The only things I can think of that I want, rather than the truly exotic (eg. magnetized board for self-moving pieces, or voice-activated piece-moving robotic arm, etc. ) are:
- Stronger CPU, More RAM.
- UCI engine support.
- Arena book support.
I would like to bring another product to your attention however that I think would make some good quality sales over time!:
That is a neato lookin' product! I might even get it as-is. But if it could work directly or remotely (wirelessly) with a full handheld pc (with graphical monitor, 1GHz cpu, Gigs of RAM, Flashdrive, etc.) with eg. Pocket Fritz or something--instead of that clunker chess-only handheld they have there, I think that would be something really amazing!! It would be a board to go with the (Pocket/handheld) software instead of software to go with the (tournament) board--for chess!
> Novag Citrine autosensory chess computer into a new housing together with a tablet pc that enables me to play against all the UCI engines via Arena.
That is for sure an excellent piece of engineering!
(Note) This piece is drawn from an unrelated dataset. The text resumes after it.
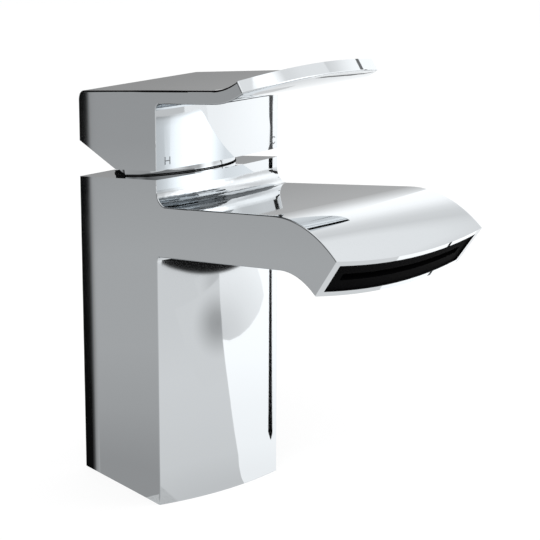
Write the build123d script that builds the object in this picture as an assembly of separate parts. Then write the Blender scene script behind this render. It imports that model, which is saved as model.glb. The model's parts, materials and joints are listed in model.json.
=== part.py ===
from build123d import *
import math
import os

# A one-hole waterfall mixer with a single lever, in millimetres and degrees.
# The origin is on the deck under the column, +Z is up, and the spout points towards -Y.
# The top of the column slopes up to the front. All that stands on it is drawn in a tilted frame,
# where x runs across, y runs to the rear along the slope, and z is the height above the slope.

# Column
tilt = 10.1  # slope of the column's top, which the cartridge, lever and spout share
rear_y = 22.7  # flat rear face
front_y = -22.1  # front corners
rear_half = 23.8  # half width at the rear face
front_half = 25.0  # half width at the front corners
tip_half = 29.0  # half width at tip_y, near the spout's end
tip_y = -111.0
side_blend_l = 18.3  # length over which the side faces bend, each side of the front corners
front_bow = 3.0  # how far the front face stands proud of its corners
column_h = 107.66  # height of the column's top on the swing axis
axis_y = 1.0  # where the swing axis meets the column's top
column_wall = 2.8
corner_r = 0.4  # broken edge of the column's upright corners

# Foot
block_h = 16.0  # brass block that closes the foot
block_step = 1.2  # shoulder in the column that the block meets
fit_gap = 0.1  # clearance all round pieces that are pushed in and soldered or glued
seal_w = 2.0
seal_h = 2.2
inlet_x = 7.0  # hot at -x, cold at +x
inlet_front = 3.4  # how far the inlets lie in front of the swing axis, on the seat
hose_thread_r = 4.5  # M10 x 1
hose_thread_l = 10.0
way_r = 2.8  # water way of each inlet
tube_r = 5.0
tube_bore_r = 3.4
tube_socket = 4.0  # depth of the tube's socket in the block
tube_floor = 2.0  # metal left above the tube under the seat
stud_y = 7.0
stud_r = 3.4  # M8
stud_l = 12.0

# Spout
spout_drop = 8.7  # spout's top below the column's top
spout_t = 16.6
spout_straight = 85.7  # from the swing axis to the start of the bend
spout_bend_r = 41.2
spout_turn = 45.1
end_turn = 3.0  # mouth's face leans back under the spout by this much more
spout_bow_r = 130.0  # bow of the mouth seen along its face
root_fillet_r = 4.5
under_fillet_r = 1.5
spout_wall = 2.1
mouth_recess = 0.6  # former behind the rim
former_t = 6.0
former_slot = 3.0
former_side = 3.5  # web left at each end of the former's slot
gasket_t = 1.5
gasket_w = 2.0

# Cartridge bore and neck
seat_floor = 4.5  # metal under the seat
housing_r = 17.0  # the cartridge
bore_gap = 0.3  # round the cartridge in its bore
thread_step = 1.7
thread_depth = 5.0
thread_gap = 0.2
neck_h = 2.6
neck_wall = 2.9
neck_edge_r = 0.4
bore_r = housing_r + bore_gap
thread_r = bore_r + thread_step  # M38 thread zone, drawn as a plain bore
nut_collar_r = housing_r
neck_bore_r = nut_collar_r + thread_gap
neck_r = neck_bore_r + neck_wall

# Cartridge
seat_gap = 0.3
slide_gap = 0.3  # between pieces that move on each other
turn_gap = 0.08  # running fit
film_gap = 0.05  # water film between the discs
pin_gap = 0.05
housing_wall = 1.5  # round the rotor
disc_wall = 1.8  # housing's wall round the discs
housing_cap_t = 1.5
shoulder_depth = 2.6
shoulder_w = 1.5  # what the nut holds the housing by
housing_neck_r = housing_r - shoulder_w
rotor_cavity_r = housing_neck_r - housing_wall
disc_cavity_r = housing_r - disc_wall
fixed_disc_r = disc_cavity_r - slide_gap
fixed_disc_t = 2.95
moving_disc_r = 11.3
moving_disc_t = 3.7
outlet_r = 2.9
mixing_r = 4.7
mixing_depth = 2.2
base_h = 11.7
outlet_lid = 1.5  # plastic over the side outlet
outlet_half_w = 3.0
outlet_h = 8.0
peg_r = 1.5
peg_x = 11.0
peg_y = 6.0
peg_l = 2.2
peg_gap = 0.1
inlet_seal_w = 1.5
inlet_seal_t = 1.5
carrier_r = 10.0
carrier_t = 4.6
carrier_flat = 8.5
carrier_peg_r = 1.1
carrier_peg_y = 6.4
carrier_peg_l = 1.2
rotor_neck_r = 10.5
rotor_flange_t = 2.2
rotor_leg_t = 2.8
rotor_leg_y = 6.0
rotor_leg_gap = 0.5  # above the moving disc
rotor_slot_y = 6.3
rotor_top = 3.0  # above the lift pin
o_ring_t = 1.2
o_ring_squeeze = 0.04
housing_groove_d = 1.0
housing_groove_up = 1.6  # groove above the top of the spout's water way
groove_play = 0.6  # groove taller than its ring
rotor_groove_d = 0.9
rotor_groove_up = 0.1  # groove above the housing's ceiling

# Spindle
pivot_h = 4.0  # lift pin above the column's top
arm_l = 7.6  # lift pin to the ball
ball_r = 2.3
arm_r = 1.7
spindle_w = 8.0
spindle_below = 3.2
spindle_end_gap = 0.5  # spindle's top below the end of its socket
pin_r = 1.5
pin_l = 19.6
pin_fit = 0.025  # the rotor holds the pin fast

# Retaining nut and limit ring
nut_h = 2.5
nut_slot_w = 3.0
nut_slot_d = 1.5
ring_groove_h = 1.0
ring_groove_d = 0.7
ring_groove_low = -0.1
limit_step = 1.0  # limit ring inside the housing's neck
limit_r = housing_neck_r - limit_step
limit_h = 1.9
limit_teeth = 12
limit_notch = 1.2
cap_gap = 0.05  # pieces that stand on each other

# Lever
lever_gap = 2.9  # above the column's top
lever_top = 28.8
plate_t = 4.4
ceiling_t = 4.0
skirt_wall = 2.6
lift_angle = 25.0
knee_y = -0.5  # where the skirt's underside turns up to the rear
curl_start = 60.0
curl_r = 36.3
curl_turn = 22.9
end_lean = 31.7  # lean of the plate's end face
lever_bow_r = 89.0
rear_round_r = 3.5
inner_round_r = 2.5
lever_edge_r = 0.6
boss_r = 7.5
boss_below = 11.8  # boss below the cavity's ceiling
socket_gap = 0.15
socket_above = 1.8
rib_half_w = 5.5
screw_h = 18.0
screw_r = 2.0
screw_l = 6.0
screw_gap = 0.1
screw_socket_r = 1.1
screw_socket_l = 2.5
plug_r = 3.0
plug_t = 1.0
plug_stem_l = 4.0
plug_gap = 0.1
mark_h = 2.6
mark_w = 2.0
mark_stroke = 0.34
mark_depth = 0.25
mark_up = 10.1  # marks above the column's top
hot_inset = 4.0  # from the corner of the front to the middle of the mark
cold_inset = 2.0
mark_z = column_h + mark_up
hot_x = hot_inset - front_half
cold_x = front_half - cold_inset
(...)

For my consumer-taste, I know the Citrine is popular and "top-of-the-line" with being "autosensory", but I consider it to be out-of-date and I consider autosensory to be an necessity for chess equipment among tournament/serious players--so I am at least a little "so what" until they bring the rest of it up-to-date!
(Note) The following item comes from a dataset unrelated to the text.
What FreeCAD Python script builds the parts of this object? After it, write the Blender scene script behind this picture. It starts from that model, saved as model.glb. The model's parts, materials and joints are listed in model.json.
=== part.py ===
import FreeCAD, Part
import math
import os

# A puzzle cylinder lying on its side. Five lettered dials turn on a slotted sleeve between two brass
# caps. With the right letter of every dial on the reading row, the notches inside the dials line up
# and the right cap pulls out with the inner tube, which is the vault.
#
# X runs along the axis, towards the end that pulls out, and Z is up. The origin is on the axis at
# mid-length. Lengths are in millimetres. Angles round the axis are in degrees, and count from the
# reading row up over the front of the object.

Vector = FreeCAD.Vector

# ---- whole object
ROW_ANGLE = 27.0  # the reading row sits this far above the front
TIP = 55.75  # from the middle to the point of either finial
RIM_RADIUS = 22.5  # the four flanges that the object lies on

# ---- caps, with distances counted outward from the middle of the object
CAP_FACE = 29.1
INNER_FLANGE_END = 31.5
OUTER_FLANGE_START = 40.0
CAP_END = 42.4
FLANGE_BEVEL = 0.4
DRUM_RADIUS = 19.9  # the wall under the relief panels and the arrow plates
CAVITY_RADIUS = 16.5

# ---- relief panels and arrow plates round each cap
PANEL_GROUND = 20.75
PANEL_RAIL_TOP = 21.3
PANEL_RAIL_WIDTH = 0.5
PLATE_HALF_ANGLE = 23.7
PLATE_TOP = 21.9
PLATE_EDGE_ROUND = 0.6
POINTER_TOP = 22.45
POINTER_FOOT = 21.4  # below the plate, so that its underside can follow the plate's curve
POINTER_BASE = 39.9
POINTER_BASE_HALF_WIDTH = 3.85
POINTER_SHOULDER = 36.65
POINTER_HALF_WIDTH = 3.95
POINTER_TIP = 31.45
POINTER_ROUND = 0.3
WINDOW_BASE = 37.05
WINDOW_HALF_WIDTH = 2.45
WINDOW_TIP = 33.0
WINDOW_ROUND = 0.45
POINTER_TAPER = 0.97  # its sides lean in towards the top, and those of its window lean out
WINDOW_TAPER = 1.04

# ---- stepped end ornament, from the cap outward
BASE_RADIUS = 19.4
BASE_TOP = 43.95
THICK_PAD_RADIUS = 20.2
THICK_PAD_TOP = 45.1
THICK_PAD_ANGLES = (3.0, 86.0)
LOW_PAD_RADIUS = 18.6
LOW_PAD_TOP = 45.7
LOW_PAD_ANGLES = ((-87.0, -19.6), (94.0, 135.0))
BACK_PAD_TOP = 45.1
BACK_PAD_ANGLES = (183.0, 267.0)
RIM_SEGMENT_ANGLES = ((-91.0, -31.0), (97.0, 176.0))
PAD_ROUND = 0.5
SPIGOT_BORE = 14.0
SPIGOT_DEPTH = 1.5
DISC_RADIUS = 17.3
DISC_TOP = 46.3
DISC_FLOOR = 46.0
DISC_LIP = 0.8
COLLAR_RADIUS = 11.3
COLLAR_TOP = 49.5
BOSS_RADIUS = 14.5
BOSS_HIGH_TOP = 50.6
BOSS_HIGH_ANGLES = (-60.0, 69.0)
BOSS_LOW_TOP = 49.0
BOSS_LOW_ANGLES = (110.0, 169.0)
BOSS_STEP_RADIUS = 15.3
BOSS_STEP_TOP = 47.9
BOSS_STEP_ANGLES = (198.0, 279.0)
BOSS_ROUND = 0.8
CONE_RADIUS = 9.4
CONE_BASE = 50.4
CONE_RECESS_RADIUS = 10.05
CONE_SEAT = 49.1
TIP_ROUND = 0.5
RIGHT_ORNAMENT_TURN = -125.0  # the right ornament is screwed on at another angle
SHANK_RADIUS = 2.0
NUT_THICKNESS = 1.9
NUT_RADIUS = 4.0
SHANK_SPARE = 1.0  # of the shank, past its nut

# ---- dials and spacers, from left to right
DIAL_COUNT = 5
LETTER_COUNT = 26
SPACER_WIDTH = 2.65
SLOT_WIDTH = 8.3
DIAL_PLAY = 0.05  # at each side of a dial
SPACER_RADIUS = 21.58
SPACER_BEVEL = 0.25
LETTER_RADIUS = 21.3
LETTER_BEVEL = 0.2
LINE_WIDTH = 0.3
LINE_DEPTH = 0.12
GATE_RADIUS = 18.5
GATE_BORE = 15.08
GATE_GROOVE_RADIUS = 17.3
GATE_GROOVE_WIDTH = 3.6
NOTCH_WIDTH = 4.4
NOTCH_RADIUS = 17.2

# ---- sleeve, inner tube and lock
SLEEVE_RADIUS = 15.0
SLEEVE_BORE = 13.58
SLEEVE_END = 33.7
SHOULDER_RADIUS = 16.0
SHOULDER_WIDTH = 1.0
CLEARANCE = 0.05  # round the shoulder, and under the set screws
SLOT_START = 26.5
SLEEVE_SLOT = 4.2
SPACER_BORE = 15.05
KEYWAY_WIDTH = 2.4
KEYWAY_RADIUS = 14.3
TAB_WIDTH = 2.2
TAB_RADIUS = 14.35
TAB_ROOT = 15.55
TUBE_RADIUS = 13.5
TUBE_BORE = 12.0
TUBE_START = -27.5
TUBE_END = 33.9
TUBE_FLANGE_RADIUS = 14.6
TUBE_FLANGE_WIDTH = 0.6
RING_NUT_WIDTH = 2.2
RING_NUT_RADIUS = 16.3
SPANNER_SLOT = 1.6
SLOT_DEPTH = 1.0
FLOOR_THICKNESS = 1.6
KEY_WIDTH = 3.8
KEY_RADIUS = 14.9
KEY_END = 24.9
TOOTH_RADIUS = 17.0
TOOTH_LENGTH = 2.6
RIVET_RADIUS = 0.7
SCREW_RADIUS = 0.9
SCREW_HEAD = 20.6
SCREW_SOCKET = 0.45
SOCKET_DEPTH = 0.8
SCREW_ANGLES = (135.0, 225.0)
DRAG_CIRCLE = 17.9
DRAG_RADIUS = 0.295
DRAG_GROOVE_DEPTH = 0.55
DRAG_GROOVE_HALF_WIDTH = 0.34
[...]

I own the Collector's Series for DGT which I had custom weighted, and I would love to by something like that--but maybe when they make Autosensory boards that Autosave games!!!
Oh well-- how much do you want for it?!!
You know if this just had a cushioned bottom and backpack straps, you could transport it/have it be mobile by wearing it as a backpack!! That would be much more of a practical board to take out to a chessclub or chess tournament or chess master! I suppose it would look more odd, but for a practical serious player, it would be a real plus to carrying it with your hands. You might want to carry the pieces and a mobile device with your hands for example--and not make multiple trips you your car etc. (Of course a transport cover for it would also be nice.)